Thomas’s “epiphany” at a Black Panthers support rally set his right-ward migration in motion. Foskett writes:

In the din of angry shouting, Thomas heard a voice inside his head question the utility of group protests. Why was he on the street, instead of getting an education? Why was he on the street, instead of heading God’s call to love? Suddenly, he believed racial anger and bitterness were leading him away from everything he’d worked for.

The echoes of Booker T. Washington are unmistakable here.

With his protest days behind him, Thomas entered Yale Law School in 1971, to which he was admitted under the policy of affirmative action. Thomas’s passionate opposition to race-based preferences today infuriates his critics precisely because he benefited from the policy. Why would he deny blacks the same opportunities he had? Thomas argues that affirmative action stigmatizes blacks, suggesting their achievements are owed to favorable treatment, not their own hard work and merit. The suggestion of black inferiority forms the core of his opposition to affirmative action.

At Yale, Thomas’s conservative views began to crystallize. He thought the federal government’s power was too broad, auguring the libertarianism he would later adopt. And he saw liberalism as “dilettantish affectation for people who had the money and could afford that.” After Yale, Thomas worked for Missouri’s Republican attorney general until well-connected friends in the new Reagan administration lured him to Washington D.C. to head the Equal Employment Opportunity Commission.
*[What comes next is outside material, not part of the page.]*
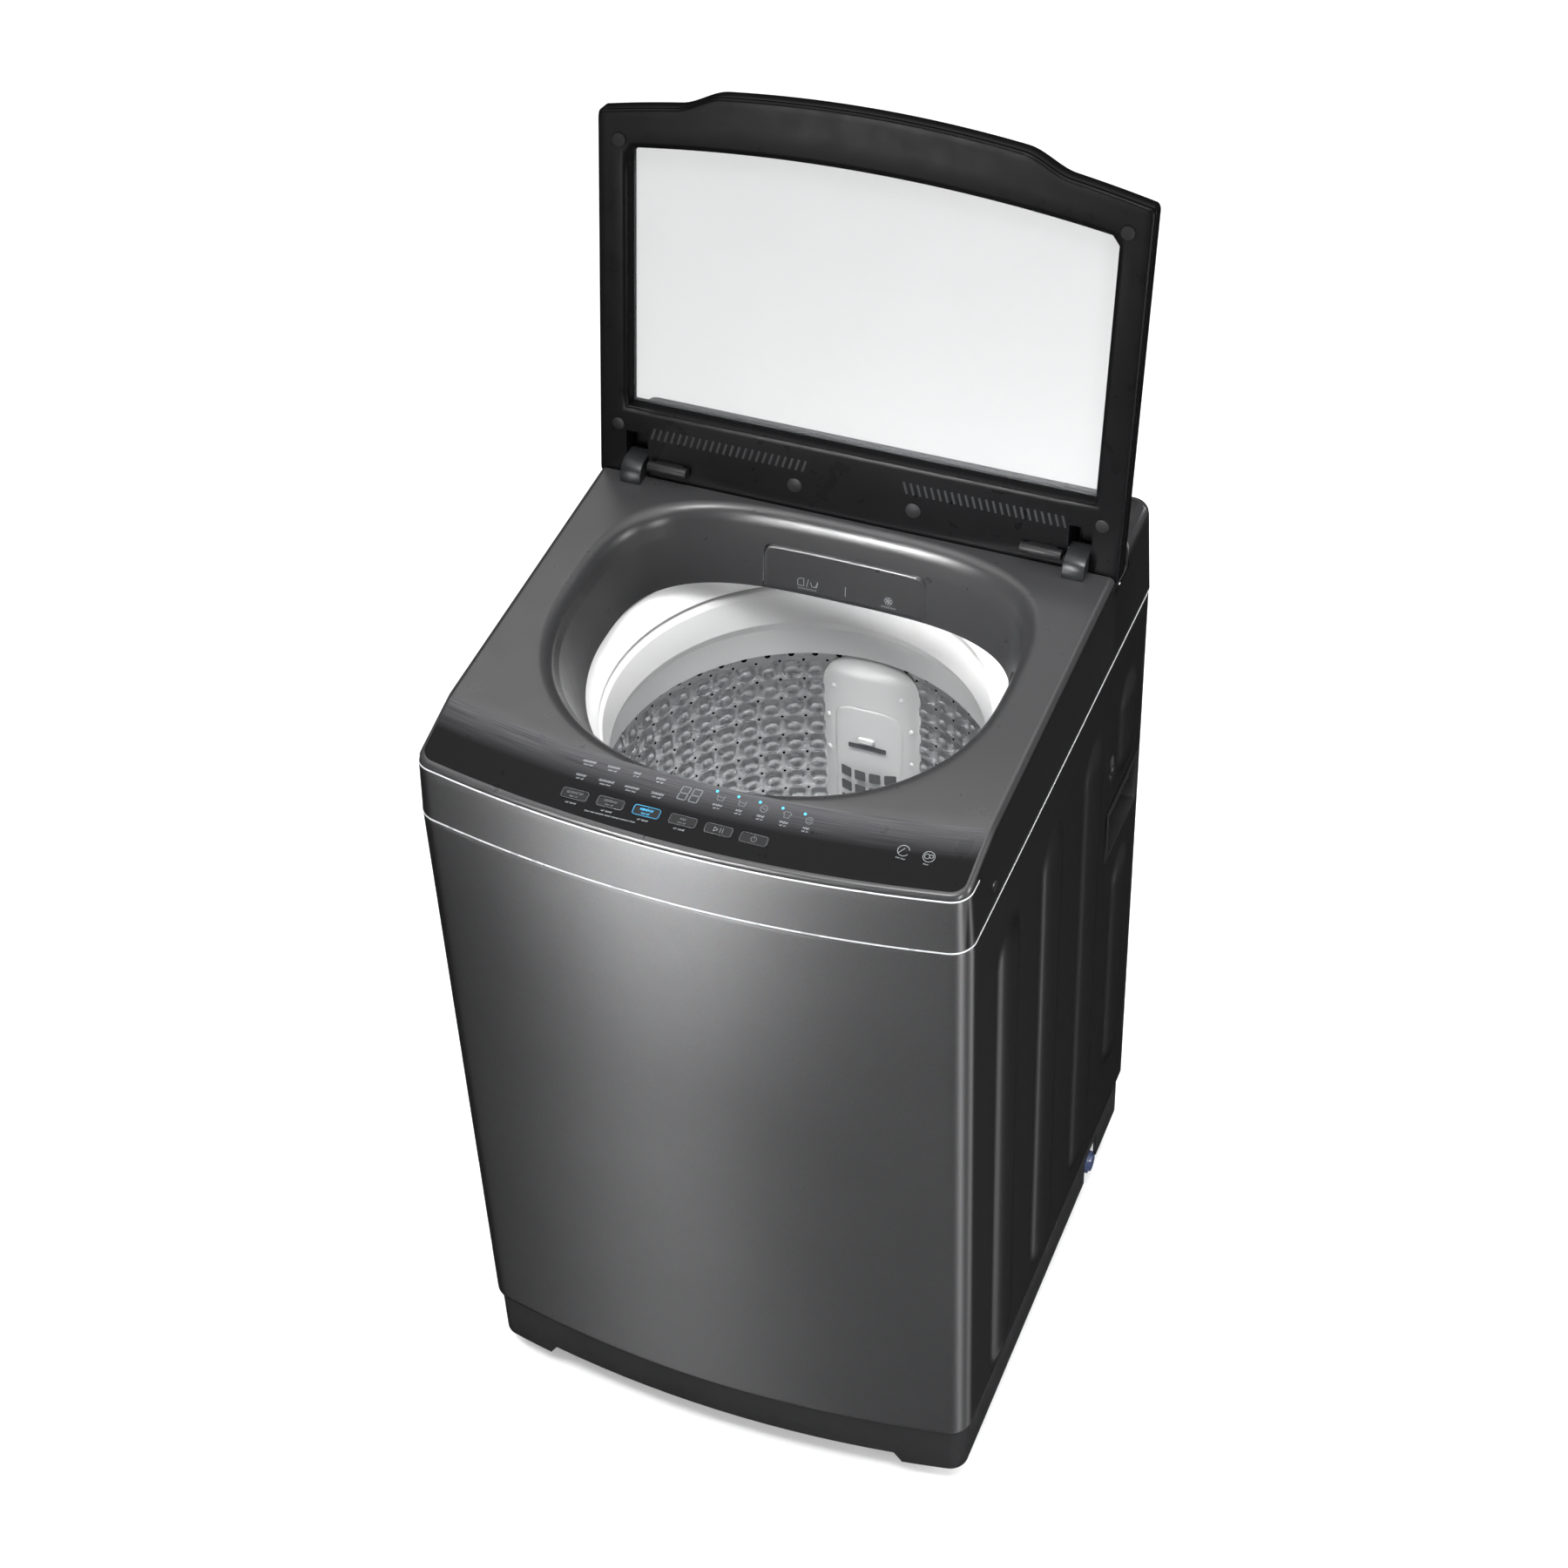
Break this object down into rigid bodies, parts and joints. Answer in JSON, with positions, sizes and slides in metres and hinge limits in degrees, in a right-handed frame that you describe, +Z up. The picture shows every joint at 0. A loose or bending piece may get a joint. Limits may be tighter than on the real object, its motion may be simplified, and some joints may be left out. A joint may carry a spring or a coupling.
{
  "type": "top load washing machine",
  "caption": "Free-standing top load washing machine with a crowned front, sloping control panel, glazed lid standing open, suspended tub, steel drum and belt drive.",
  "frame": {"origin": "on the floor, under the middle of the machine's outline with the lid open", "axes": "+Z up, -Y out of the crowned front, +X to the right for someone standing in front"},
  "size_m": [0.55, 0.5655, 1.3089],
  "materials": {
    "base_plastic": "dark grey moulded plastic with a light grain",
    "cabinet_paint": "graphite metallic paint, satin gloss",
    "galvanised": "plain galvanised sheet",
    "black_plastic": "black moulded plastic",
    "foot_rubber": "matt black rubber",
    "handle_plastic": "dark grey moulded plastic",
    "cover_plastic": "satin mid grey moulded plastic",
    "panel_black": "brushed-look black foil under clear gloss, fading to grey at the back edge",
    "display_glass": "smoked window",
    "board_green": "lacquered board",
    "trim_silver": "bright silver line",
    "hinge_grey": "grey plastic, slightly glossy",
    "pin_steel": "ground steel",
    "screw_steel": "blackened steel",
    "white_plastic": "white moulded plastic",
    "outlet_plastic": "dark blue-grey plastic",
    "lid_black": "satin black moulded plastic",
    "lid_glass": "clear safety glass",
    "button_black": "dark gloss with a pale outline",
    "cast_alloy": "as cast",
    "motor_steel": "grey lacquer",
    "belt_rubber": "matt black",
    "hose_grey": "grey corrugated hose",
    "spring_steel": "zinc plated wire",
    "drum_steel": "stainless steel, embossed and pierced",
    "pulsator_plastic": "light grey moulded plastic"
  },
  "bodies": {
    "cabinet": {"base": "base_plastic", "cabinet_shell": "cabinet_paint", "back_panel": "galvanised", "back_cover": "black_plastic", "rear_feet": "foot_rubber", "side_handles": "handle_plastic", "top_cover": "cover_plastic", "rear_cover_plate": "cover_plastic", "control_panel": "panel_black", "display_lens": "display_glass", "control_board": "board_green", "trim_strips": "trim_silver", "hinge_brackets": "hinge_grey", "hinge_pins": "pin_steel", "dispenser_housing": "cover_plastic", "inlet_valve": "white_plastic", "lid_switch": "black_plastic", "spray_nozzle": "black_plastic", "suspension_brackets": "galvanised", "suspension_rods": "pin_steel", "cabinet_screws": "screw_steel", "cord_gland": "black_plastic", "drain_outlet": "outlet_plastic"},
    "foot_left": {"foot_front_left": "foot_rubber"},
    "foot_right": {"foot_front_right": "foot_rubber"},
    "lid": {"lid_outer_frame": "lid_black", "lid_inner_frame": "lid_black", "lid_glass": "lid_glass", "lid_screw_caps": "black_plastic", "lid_bumpers": "foot_rubber", "hinge_dampers": "black_plastic"},
    "drawer": {"drawer_tray": "white_plastic", "drawer_front": "cover_plastic"},
    "tub": {"outer_tub": "white_plastic", "tub_cover": "white_plastic", "tub_frame": "galvanised", "gearcase": "cast_alloy", "motor": "motor_steel", "drive_belt": "belt_rubber", "drain_valve": "white_plastic", "drain_hose": "hose_grey", "suspension_springs": "spring_steel", "suspension_cups": "white_plastic"},
    "drum": {"drum_shell": "drum_steel", "balance_ring": "white_plastic", "drum_base": "white_plastic", "spin_shaft": "pin_steel", "filter_housing": "white_plastic"},
    "filter_door": {"filter_door": "white_plastic"},
    "pulsator": {"pulsator": "pulsator_plastic", "pulsator_screw": "pin_steel", "wash_shaft": "pin_steel"},
    "driven_pulley": {"driven_pulley": "cast_alloy"},
    "motor_pulley": {"motor_pulley": "cast_alloy"},
    "button_temperature": {"button_temperature": "button_black"},
    "button_program": {"button_program": "button_black"},
    "button_process": {"button_process": "button_black"},
    "button_set": {"button_set": "button_black"},
    "button_start": {"button_start": "button_black"},
    "button_power": {"button_power": "button_black"}
  },
  "joints": [
    {"name": "lid_hinge", "type": "hinge", "parent": "cabinet", "child": "lid", "pos_m": [0, 0.1841, 0.916], "axis": [1, 0, 0], "range_deg": [0, 101.5]},
    {"name": "drawer_slide", "type": "slide", "parent": "cabinet", "child": "drawer", "axis": [0, -1, 0], "range_m": [0, 0.1]},
    {"name": "button_temperature_press", "type": "slide", "parent": "cabinet", "child": "button_temperature", "axis": [0.0216, 0.2568, -0.9662], "range_m": [0, 0.0009], "stiffness_N_per_m": 800},
    {"name": "button_program_press", "type": "slide", "parent": "cabinet", "child": "button_program", "axis": [0.0143, 0.2573, -0.9662], "range_m": [0, 0.0009], "stiffness_N_per_m": 800},
    {"name": "button_process_press", "type": "slide", "parent": "cabinet", "child": "button_process", "axis": [0.0071, 0.2576, -0.9662], "range_m": [0, 0.0009], "stiffness_N_per_m": 800},
    {"name": "button_set_press", "type": "slide", "parent": "cabinet", "child": "button_set", "axis": [-0.0002, 0.2577, -0.9662], "range_m": [0, 0.0009], "stiffness_N_per_m": 800},
    {"name": "button_start_press", "type": "slide", "parent": "cabinet", "child": "button_start", "axis": [-0.0073, 0.2576, -0.9662], "range_m": [0, 0.0009], "stiffness_N_per_m": 800},
    {"name": "button_power_press", "type": "slide", "parent": "cabinet", "child": "button_power", "axis": [-0.0142, 0.2573, -0.9662], "range_m": [0, 0.0009], "stiffness_N_per_m": 800},
    {"name": "tub_bounce", "type": "slide", "parent": "cabinet", "child": "tub", "axis": [0, 0, 1], "range_m": [-0.012, 0.003], "stiffness_N_per_m": 9000, "springref_m": 0.0329, "deforming": ["suspension_springs"]},
    {"name": "drum_spin", "type": "hinge", "parent": "tub", "child": "drum", "pos_m": [0, 0.0165, 0.5], "axis": [0, 0, 1], "continuous": true},
    {"name": "pulsator_spin", "type": "hinge", "parent": "tub", "child": "pulsator", "pos_m": [0, 0.0165, 0.32], "axis": [0, 0, 1], "continuous": true},
    {"name": "driven_pulley_spin", "type": "hinge", "parent": "tub", "child": "driven_pulley", "pos_m": [0, 0.0165, 0.12], "axis": [0, 0, 1], "continuous": true},
    {"name": "motor_spin", "type": "hinge", "parent": "tub", "child": "motor_pulley", "pos_m": [-0.108, -0.0915, 0.12], "axis": [0, 0, 1], "continuous": true},
    {"name": "filter_door_hinge", "type": "hinge", "parent": "drum", "child": "filter_door", "pos_m": [0, 0.2005, 0.404], "axis": [1, 0, 0], "range_deg": [0, 25]},
    {"name": "foot_left_screw", "type": "slide", "parent": "cabinet", "child": "foot_left", "axis": [0, 0, 1], "range_m": [-0.012, 0]},
    {"name": "foot_right_screw", "type": "slide", "parent": "cabinet", "child": "foot_right", "axis": [0, 0, 1], "range_m": [-0.012, 0]}
  ],
  "couplings": [
    {"joint": "motor_spin", "follows": "driven_pulley_spin", "ratio": 2.7143},
    {"joint": "pulsator_spin", "follows": "driven_pulley_spin", "ratio": 0.19}
  ]
}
When liberal icon Thurgood Marshall retired from the court, Bush pere tapped Thomas, Marshall’s antithesis in every way, to succeed him.

Foskett gives us one of the most balanced accounts of Thomas’s controversial confirmation hearings. But it’s Foskett’s telling of the lesser-known aspects of Thomas’s life, particularly his formative years, that humanizes the often-caricatured Thomas by putting him in the context of the cultural and political forces that shaped his life. You may not agree with Thomas after reading this book, but you might learn to understand him.